### Provided material

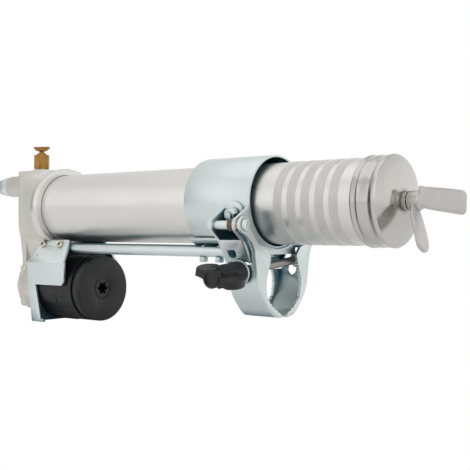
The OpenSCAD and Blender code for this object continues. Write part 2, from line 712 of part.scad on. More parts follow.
module wing_knob() color(black) on_bolt() translate([0, 0, 3.2]) difference() {
  union() {
    cylinder(r1 = 8, r2 = 7.6, h = 3);
    translate([0, 0, 3]) cylinder(r1 = 7.4, r2 = 6.6, h = knob_l - 4);
    translate([0, 0, knob_l - 1]) cylinder(r1 = 6.6, r2 = 5.6, h = 1);
    for (a = [0 : 45 : 315]) rotate(a + 22) translate([6.6, 0, 2]) cylinder(r = 1.3, h = knob_l - 8);
    // two wings
    rotate(-18) intersection() {
      translate([-17, -2.8, 8]) cube([34, 5.6, knob_l - 10]);
      translate([0, 5, 18.5]) rotate([90, 0, 0]) cylinder(r = 17, h = 10);
    }
  }
  translate([0, 0, -1]) cylinder(r = bolt_r + 0.1, h = 23);
  translate([0, 0, knob_l - 1]) cylinder(r = 4, h = 2);
}

module barrel() color([0.84, 0.83, 0.81]) on_barrel() difference() {
  union() {
    bar_x(barrel_r, seat_x, barrel_end);
    // knurled bands
    for (i = [0 : 4]) bar_x(barrel_r + knurl_h, 243.8 + i * knurl_pitch, 243.8 + i * knurl_pitch + knurl_w);
  }
  bar_x(bore_r, seat_x - 1, barrel_end + 1);
}

// end cap drawn as radius over length
module cap_shape() polygon([for (p = [[cap_x, barrel_r + 0.3], [cap_x + 0.4, barrel_r + 1.3],
  [cap_x + 1.4, barrel_r + 1.6], [cap_x + 2.6, barrel_r + 1.3], [cap_x + 3, barrel_r + 0.9],
  [cap_x + 4.4, barrel_r + 0.9],
  [cap_x + 5, barrel_r + 1.3], [cap_x + 9.6, barrel_r + 1.3], [cap_x + 10.4, barrel_r + 0.9],
  [cap_x + 13.4, barrel_r + 0.95], [cap_x + 15.4, barrel_r + 1.5], [cap_x + 16.8, barrel_r + 1.6],
  [cap_x + 17.6, barrel_r + 1], [cap_x + 17.8, barrel_r - 0.4], [cap_x + 19.6, 22], [cap_x + 21.6, 15],
  [cap_x + 22.8, 9.5], [cap_x + 23, 6.3], [cap_x + 21.6, 6.3], [cap_x + 21.4, 9.5], [cap_x + 20.2, 15],
  [cap_x + 18.2, 21.5], [cap_x + 16.6, barrel_r - 1], [cap_x + 15, barrel_r + 0.3]]) [p[1], p[0]]]);

module end_cap() color(steel) on_barrel() turned() cap_shape();

module cap_bush() color([0.12, 0.12, 0.12]) on_barrel() difference() {
  union() {
    bar_x(6.2, cap_x + 19.4, cap_x + 26.2);
    bar_x(9, cap_x + 18.4, cap_x + 20.4);
  }
  bar_x(pull_r + run_gap, cap_x + 17, cap_x + 28);
}

module pull_rod() color(steel) on_barrel() {
  bar_x(pull_r, 12, cap_x + 32);
  bar_x(5.6, 12.5, 15.5);
}

// one swept wing of the handle, pointing up
module wing() intersection() {
  along_y(-wing_w / 2, wing_w / 2) polygon([[cap_x + 30, 0], [cap_x + 30, 4], [cap_x + 32.4, 8],
    [cap_x + 36, 12.4], [cap_x + 40.4, 18.6], [cap_x + 44, 26], [cap_x + 46.6, wing_r],
    [cap_x + 49, wing_r], [cap_x + 46.6, 25.4], [cap_x + 42.8, 17.4], [cap_x + 38.6, 10.8],
    [cap_x + 35.6, 6], [cap_x + 34.4, 0]]);
  translate([cap_x, 0, 0]) rotate([0, 90, 0]) linear_extrude(80) union() {
    translate([-wing_r + wing_w / 2, 0]) circle(r = wing_w / 2);
    translate([-wing_r + wing_w / 2, -wing_w / 2]) square([wing_r - wing_w / 2, wing_w]);
  }
}

module wing_handle() color(steel) on_barrel() difference() {
  union() {
    bar_x(6.4, cap_x + 26.6, cap_x + 33);
    cone_x(6.4, 5.4, cap_x + 33, cap_x + 35);
    translate([0, 0, 1.6]) rotate([-94, 0, 0]) wing();
    rotate([151, 0, 0]) wing();
  }
  bar_x(pull_r + 0.02, cap_x + 20, cap_x + 32.2);
}

module follower_piston() color([0.1, 0.1, 0.1]) on_barrel() difference() {
  union() {
    bar_x(bore_r - run_gap, 8, 11);
    bar_x(bore_r - 1.2, 11, 22);
    bar_x(bore_r - run_gap, 22, 25);
  }
  bar_x(bore_r - 4, 17, 26);
  bar_x(pull_r + run_gap, 7, 26);
  bar_x(6, 12, 18);
}

module follower_spring() color(steel) on_barrel() translate([spring_x0, 0, 0]) rotate([0, 90, 0])
  coil(spring_r, 1.3, (cap_x + 16 - 2.6 - spring_x0) / 13, 13);

head_casting();
barrel_gasket();
vent_valve_body();
vent_screw();
outlet_fitting();
check_ball();
check_spring();
pump_plunger();
rear_cover();
case_screws();
rear_bearing();
planet_carrier();
planet_gear_a();
planet_gear_b();
planet_gear_c();
drive_hub();
front_bearing();
carrier_bearing();
gear_housing();
drive_cover();
head_bracket();
bracket_screws();
guide_rod_near();
guide_rod_far();
rod_bolts();
sleeve();
clamp_bracket();
sleeve_bolts();
sleeve_nuts();
jaw_near();
jaw_far();
pivot_pin_near();
pivot_pin_far();
pivot_bushes();
pivot_washers();
clamp_bolt();
knob_washer();
wing_knob();
barrel();
end_cap();
cap_bush();
pull_rod();
wing_handle();
follower_piston();
follower_spring();
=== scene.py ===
"""Looks of the drill-powered grease applicator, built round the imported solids."""

import json
import math

import bmesh
import bpy
from mathutils import Matrix, Vector


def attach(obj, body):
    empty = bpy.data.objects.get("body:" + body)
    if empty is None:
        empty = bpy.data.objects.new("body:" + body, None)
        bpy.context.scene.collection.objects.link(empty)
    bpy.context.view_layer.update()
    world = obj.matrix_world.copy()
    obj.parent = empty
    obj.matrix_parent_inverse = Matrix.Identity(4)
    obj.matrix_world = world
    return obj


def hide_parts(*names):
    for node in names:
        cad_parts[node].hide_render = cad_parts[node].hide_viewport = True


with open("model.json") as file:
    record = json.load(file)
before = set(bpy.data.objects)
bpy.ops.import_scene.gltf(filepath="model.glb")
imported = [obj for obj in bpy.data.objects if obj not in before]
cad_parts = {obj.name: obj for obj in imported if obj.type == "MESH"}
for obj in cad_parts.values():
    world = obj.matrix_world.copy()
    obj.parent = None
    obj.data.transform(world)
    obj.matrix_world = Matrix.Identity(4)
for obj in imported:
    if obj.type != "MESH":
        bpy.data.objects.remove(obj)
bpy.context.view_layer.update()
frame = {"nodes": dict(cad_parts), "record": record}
NODES = frame["nodes"]

# places in metres: the barrel's axis, the head's flange face, the barrel's end and the jaws' front web
AXIS_Z = 0.0668
FLANGE_X = -0.0452
CAP_X = FLANGE_X + 0.3035
JAW_X = FLANGE_X + 0.232
# a jaw's outer fold runs between these two heights, and not near the middle
FOLD_TOP = AXIS_Z - 0.034
FOLD_BOTTOM = FOLD_TOP - 0.0765
FOLD_MIN_Y = 0.012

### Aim
Return exactly, and only, the lines from the one containing "head_casting();" down to the one containing "obj.matrix_world = Matrix.Identity(4)", with both of those lines included.

### Response to the task
head_casting();
barrel_gasket();
vent_valve_body();
vent_screw();
outlet_fitting();
check_ball();
check_spring();
pump_plunger();
rear_cover();
case_screws();
rear_bearing();
planet_carrier();
planet_gear_a();
planet_gear_b();
planet_gear_c();
drive_hub();
front_bearing();
carrier_bearing();
gear_housing();
drive_cover();
head_bracket();
bracket_screws();
guide_rod_near();
guide_rod_far();
rod_bolts();
sleeve();
clamp_bracket();
sleeve_bolts();
sleeve_nuts();
jaw_near();
jaw_far();
pivot_pin_near();
pivot_pin_far();
pivot_bushes();
pivot_washers();
clamp_bolt();
knob_washer();
wing_knob();
barrel();
end_cap();
cap_bush();
pull_rod();
wing_handle();
follower_piston();
follower_spring();
=== scene.py ===
"""Looks of the drill-powered grease applicator, built round the imported solids."""

import json
import math

import bmesh
import bpy
from mathutils import Matrix, Vector


def attach(obj, body):
    empty = bpy.data.objects.get("body:" + body)
    if empty is None:
        empty = bpy.data.objects.new("body:" + body, None)
        bpy.context.scene.collection.objects.link(empty)
    bpy.context.view_layer.update()
    world = obj.matrix_world.copy()
    obj.parent = empty
    obj.matrix_parent_inverse = Matrix.Identity(4)
    obj.matrix_world = world
    return obj


def hide_parts(*names):
    for node in names:
        cad_parts[node].hide_render = cad_parts[node].hide_viewport = True


with open("model.json") as file:
    record = json.load(file)
before = set(bpy.data.objects)
bpy.ops.import_scene.gltf(filepath="model.glb")
imported = [obj for obj in bpy.data.objects if obj not in before]
cad_parts = {obj.name: obj for obj in imported if obj.type == "MESH"}
for obj in cad_parts.values():
    world = obj.matrix_world.copy()
    obj.parent = None
    obj.data.transform(world)
    obj.matrix_world = Matrix.Identity(4)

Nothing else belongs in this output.